◆ Exercise details: Please output the lines shown below exactly as they appear.

____ Available data

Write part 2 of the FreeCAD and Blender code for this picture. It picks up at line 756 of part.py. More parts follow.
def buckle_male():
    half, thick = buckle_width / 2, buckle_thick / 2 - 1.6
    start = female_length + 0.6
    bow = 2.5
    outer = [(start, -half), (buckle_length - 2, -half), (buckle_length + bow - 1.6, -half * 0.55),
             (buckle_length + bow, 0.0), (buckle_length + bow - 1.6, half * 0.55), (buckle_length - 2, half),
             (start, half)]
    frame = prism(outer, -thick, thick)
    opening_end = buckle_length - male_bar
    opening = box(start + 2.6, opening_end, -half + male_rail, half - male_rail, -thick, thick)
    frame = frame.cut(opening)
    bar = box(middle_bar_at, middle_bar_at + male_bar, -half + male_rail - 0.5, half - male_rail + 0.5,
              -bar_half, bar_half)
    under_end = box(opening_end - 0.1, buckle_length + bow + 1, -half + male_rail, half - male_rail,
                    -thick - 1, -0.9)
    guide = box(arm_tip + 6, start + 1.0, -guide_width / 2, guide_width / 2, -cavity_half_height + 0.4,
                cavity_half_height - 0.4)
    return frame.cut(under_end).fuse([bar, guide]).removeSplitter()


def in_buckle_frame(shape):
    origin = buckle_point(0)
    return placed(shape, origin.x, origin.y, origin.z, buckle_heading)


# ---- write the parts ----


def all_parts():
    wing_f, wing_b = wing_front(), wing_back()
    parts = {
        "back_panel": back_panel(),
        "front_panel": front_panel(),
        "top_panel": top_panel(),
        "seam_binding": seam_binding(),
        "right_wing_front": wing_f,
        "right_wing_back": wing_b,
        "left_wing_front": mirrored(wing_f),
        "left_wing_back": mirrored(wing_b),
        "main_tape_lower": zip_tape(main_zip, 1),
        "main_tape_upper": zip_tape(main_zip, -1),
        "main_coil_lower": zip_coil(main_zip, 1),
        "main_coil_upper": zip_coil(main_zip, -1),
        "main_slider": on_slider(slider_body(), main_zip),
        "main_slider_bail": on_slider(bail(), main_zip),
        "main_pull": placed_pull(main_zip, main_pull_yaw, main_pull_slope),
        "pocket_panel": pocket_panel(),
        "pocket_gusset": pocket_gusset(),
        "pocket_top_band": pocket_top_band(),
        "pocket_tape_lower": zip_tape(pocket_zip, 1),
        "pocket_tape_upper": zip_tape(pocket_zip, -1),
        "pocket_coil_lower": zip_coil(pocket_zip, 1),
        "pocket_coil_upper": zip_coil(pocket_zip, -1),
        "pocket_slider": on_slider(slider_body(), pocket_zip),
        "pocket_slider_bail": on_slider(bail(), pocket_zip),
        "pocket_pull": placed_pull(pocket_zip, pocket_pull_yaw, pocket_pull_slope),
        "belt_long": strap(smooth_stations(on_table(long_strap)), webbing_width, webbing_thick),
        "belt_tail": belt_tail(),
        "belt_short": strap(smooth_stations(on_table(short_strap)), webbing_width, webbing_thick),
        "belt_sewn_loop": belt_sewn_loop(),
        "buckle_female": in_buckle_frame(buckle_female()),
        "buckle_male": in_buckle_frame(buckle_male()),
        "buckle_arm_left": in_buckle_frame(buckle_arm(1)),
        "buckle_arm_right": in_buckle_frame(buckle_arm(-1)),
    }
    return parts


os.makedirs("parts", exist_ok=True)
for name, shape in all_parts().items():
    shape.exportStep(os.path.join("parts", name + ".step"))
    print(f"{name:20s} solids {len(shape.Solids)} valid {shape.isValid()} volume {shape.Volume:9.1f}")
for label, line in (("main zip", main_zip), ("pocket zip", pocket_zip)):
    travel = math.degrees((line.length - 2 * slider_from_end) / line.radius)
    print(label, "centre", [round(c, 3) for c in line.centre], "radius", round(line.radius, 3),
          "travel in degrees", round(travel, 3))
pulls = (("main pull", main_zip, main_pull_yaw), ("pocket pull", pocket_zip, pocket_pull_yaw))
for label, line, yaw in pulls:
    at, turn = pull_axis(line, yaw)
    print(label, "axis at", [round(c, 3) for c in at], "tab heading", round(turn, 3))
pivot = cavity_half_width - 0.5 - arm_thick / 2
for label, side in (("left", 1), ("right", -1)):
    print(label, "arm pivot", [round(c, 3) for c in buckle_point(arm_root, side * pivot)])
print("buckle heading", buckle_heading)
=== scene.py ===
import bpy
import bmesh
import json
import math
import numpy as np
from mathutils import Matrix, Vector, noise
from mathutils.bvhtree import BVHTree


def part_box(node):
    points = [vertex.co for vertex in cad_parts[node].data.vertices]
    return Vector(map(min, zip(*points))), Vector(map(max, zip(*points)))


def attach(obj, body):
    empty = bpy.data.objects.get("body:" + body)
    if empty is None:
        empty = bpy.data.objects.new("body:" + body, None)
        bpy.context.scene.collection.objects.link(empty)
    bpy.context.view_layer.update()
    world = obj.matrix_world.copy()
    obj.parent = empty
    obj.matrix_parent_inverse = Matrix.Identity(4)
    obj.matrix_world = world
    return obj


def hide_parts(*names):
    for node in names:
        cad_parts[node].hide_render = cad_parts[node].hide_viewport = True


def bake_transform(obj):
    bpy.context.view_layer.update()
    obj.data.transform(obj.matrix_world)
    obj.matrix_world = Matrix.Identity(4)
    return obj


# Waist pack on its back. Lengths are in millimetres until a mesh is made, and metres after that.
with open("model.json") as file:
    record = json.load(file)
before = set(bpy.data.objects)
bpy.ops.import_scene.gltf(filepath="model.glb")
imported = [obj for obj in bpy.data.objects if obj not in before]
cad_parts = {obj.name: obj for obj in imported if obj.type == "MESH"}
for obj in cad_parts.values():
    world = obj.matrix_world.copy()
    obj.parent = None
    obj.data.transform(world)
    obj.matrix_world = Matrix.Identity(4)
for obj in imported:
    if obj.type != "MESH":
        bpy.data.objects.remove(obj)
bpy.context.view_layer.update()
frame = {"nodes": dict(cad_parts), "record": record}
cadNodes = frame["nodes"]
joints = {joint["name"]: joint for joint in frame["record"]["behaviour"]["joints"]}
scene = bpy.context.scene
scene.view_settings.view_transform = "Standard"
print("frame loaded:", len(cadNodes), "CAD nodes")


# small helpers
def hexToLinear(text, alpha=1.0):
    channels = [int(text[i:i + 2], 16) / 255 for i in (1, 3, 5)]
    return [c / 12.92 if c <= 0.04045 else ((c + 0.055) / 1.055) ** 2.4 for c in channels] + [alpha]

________

◆ Reply to the task:
Write part 2 of the FreeCAD and Blender code for this picture. It picks up at line 756 of part.py. More parts follow.
def buckle_male():
    half, thick = buckle_width / 2, buckle_thick / 2 - 1.6
    start = female_length + 0.6
    bow = 2.5
    outer = [(start, -half), (buckle_length - 2, -half), (buckle_length + bow - 1.6, -half * 0.55),
             (buckle_length + bow, 0.0), (buckle_length + bow - 1.6, half * 0.55), (buckle_length - 2, half),
             (start, half)]
    frame = prism(outer, -thick, thick)
    opening_end = buckle_length - male_bar
    opening = box(start + 2.6, opening_end, -half + male_rail, half - male_rail, -thick, thick)
    frame = frame.cut(opening)
    bar = box(middle_bar_at, middle_bar_at + male_bar, -half + male_rail - 0.5, half - male_rail + 0.5,
              -bar_half, bar_half)
    under_end = box(opening_end - 0.1, buckle_length + bow + 1, -half + male_rail, half - male_rail,
                    -thick - 1, -0.9)
    guide = box(arm_tip + 6, start + 1.0, -guide_width / 2, guide_width / 2, -cavity_half_height + 0.4,
                cavity_half_height - 0.4)
    return frame.cut(under_end).fuse([bar, guide]).removeSplitter()


def in_buckle_frame(shape):
    origin = buckle_point(0)
    return placed(shape, origin.x, origin.y, origin.z, buckle_heading)


# ---- write the parts ----


def all_parts():
    wing_f, wing_b = wing_front(), wing_back()
    parts = {
        "back_panel": back_panel(),
        "front_panel": front_panel(),
        "top_panel": top_panel(),
        "seam_binding": seam_binding(),
        "right_wing_front": wing_f,
        "right_wing_back": wing_b,
        "left_wing_front": mirrored(wing_f),
        "left_wing_back": mirrored(wing_b),
        "main_tape_lower": zip_tape(main_zip, 1),
        "main_tape_upper": zip_tape(main_zip, -1),
        "main_coil_lower": zip_coil(main_zip, 1),
        "main_coil_upper": zip_coil(main_zip, -1),
        "main_slider": on_slider(slider_body(), main_zip),
        "main_slider_bail": on_slider(bail(), main_zip),
        "main_pull": placed_pull(main_zip, main_pull_yaw, main_pull_slope),
        "pocket_panel": pocket_panel(),
        "pocket_gusset": pocket_gusset(),
        "pocket_top_band": pocket_top_band(),
        "pocket_tape_lower": zip_tape(pocket_zip, 1),
        "pocket_tape_upper": zip_tape(pocket_zip, -1),
        "pocket_coil_lower": zip_coil(pocket_zip, 1),
        "pocket_coil_upper": zip_coil(pocket_zip, -1),
        "pocket_slider": on_slider(slider_body(), pocket_zip),
        "pocket_slider_bail": on_slider(bail(), pocket_zip),
        "pocket_pull": placed_pull(pocket_zip, pocket_pull_yaw, pocket_pull_slope),
        "belt_long": strap(smooth_stations(on_table(long_strap)), webbing_width, webbing_thick),
        "belt_tail": belt_tail(),
        "belt_short": strap(smooth_stations(on_table(short_strap)), webbing_width, webbing_thick),
        "belt_sewn_loop": belt_sewn_loop(),
        "buckle_female": in_buckle_frame(buckle_female()),
        "buckle_male": in_buckle_frame(buckle_male()),
        "buckle_arm_left": in_buckle_frame(buckle_arm(1)),
        "buckle_arm_right": in_buckle_frame(buckle_arm(-1)),
    }
    return parts


os.makedirs("parts", exist_ok=True)
for name, shape in all_parts().items():
    shape.exportStep(os.path.join("parts", name + ".step"))
    print(f"{name:20s} solids {len(shape.Solids)} valid {shape.isValid()} volume {shape.Volume:9.1f}")
for label, line in (("main zip", main_zip), ("pocket zip", pocket_zip)):
    travel = math.degrees((line.length - 2 * slider_from_end) / line.radius)
    print(label, "centre", [round(c, 3) for c in line.centre], "radius", round(line.radius, 3),
          "travel in degrees", round(travel, 3))
pulls = (("main pull", main_zip, main_pull_yaw), ("pocket pull", pocket_zip, pocket_pull_yaw))
for label, line, yaw in pulls:
    at, turn = pull_axis(line, yaw)
    print(label, "axis at", [round(c, 3) for c in at], "tab heading", round(turn, 3))
pivot = cavity_half_width - 0.5 - arm_thick / 2
for label, side in (("left", 1), ("right", -1)):
    print(label, "arm pivot", [round(c, 3) for c in buckle_point(arm_root, side * pivot)])
print("buckle heading", buckle_heading)
=== scene.py ===
import bpy
import bmesh
import json
import math
import numpy as np
from mathutils import Matrix, Vector, noise
from mathutils.bvhtree import BVHTree


def part_box(node):
    points = [vertex.co for vertex in cad_parts[node].data.vertices]
    return Vector(map(min, zip(*points))), Vector(map(max, zip(*points)))


def attach(obj, body):
    empty = bpy.data.objects.get("body:" + body)
    if empty is None:
        empty = bpy.data.objects.new("body:" + body, None)
        bpy.context.scene.collection.objects.link(empty)
    bpy.context.view_layer.update()
    world = obj.matrix_world.copy()
    obj.parent = empty
    obj.matrix_parent_inverse = Matrix.Identity(4)
    obj.matrix_world = world
    return obj


def hide_parts(*names):
    for node in names:
        cad_parts[node].hide_render = cad_parts[node].hide_viewport = True


def bake_transform(obj):
    bpy.context.view_layer.update()
    obj.data.transform(obj.matrix_world)
    obj.matrix_world = Matrix.Identity(4)
    return obj


# Waist pack on its back. Lengths are in millimetres until a mesh is made, and metres after that.
with open("model.json") as file:
    record = json.load(file)
before = set(bpy.data.objects)
bpy.ops.import_scene.gltf(filepath="model.glb")
imported = [obj for obj in bpy.data.objects if obj not in before]
cad_parts = {obj.name: obj for obj in imported if obj.type == "MESH"}
for obj in cad_parts.values():
    world = obj.matrix_world.copy()
    obj.parent = None
    obj.data.transform(world)
    obj.matrix_world = Matrix.Identity(4)
for obj in imported:
    if obj.type != "MESH":
        bpy.data.objects.remove(obj)
bpy.context.view_layer.update()
frame = {"nodes": dict(cad_parts), "record": record}
cadNodes = frame["nodes"]
joints = {joint["name"]: joint for joint in frame["record"]["behaviour"]["joints"]}
scene = bpy.context.scene
scene.view_settings.view_transform = "Standard"
print("frame loaded:", len(cadNodes), "CAD nodes")


# small helpers
def hexToLinear(text, alpha=1.0):
    channels = [int(text[i:i + 2], 16) / 255 for i in (1, 3, 5)]
    return [c / 12.92 if c <= 0.04045 else ((c + 0.055) / 1.055) ** 2.4 for c in channels] + [alpha]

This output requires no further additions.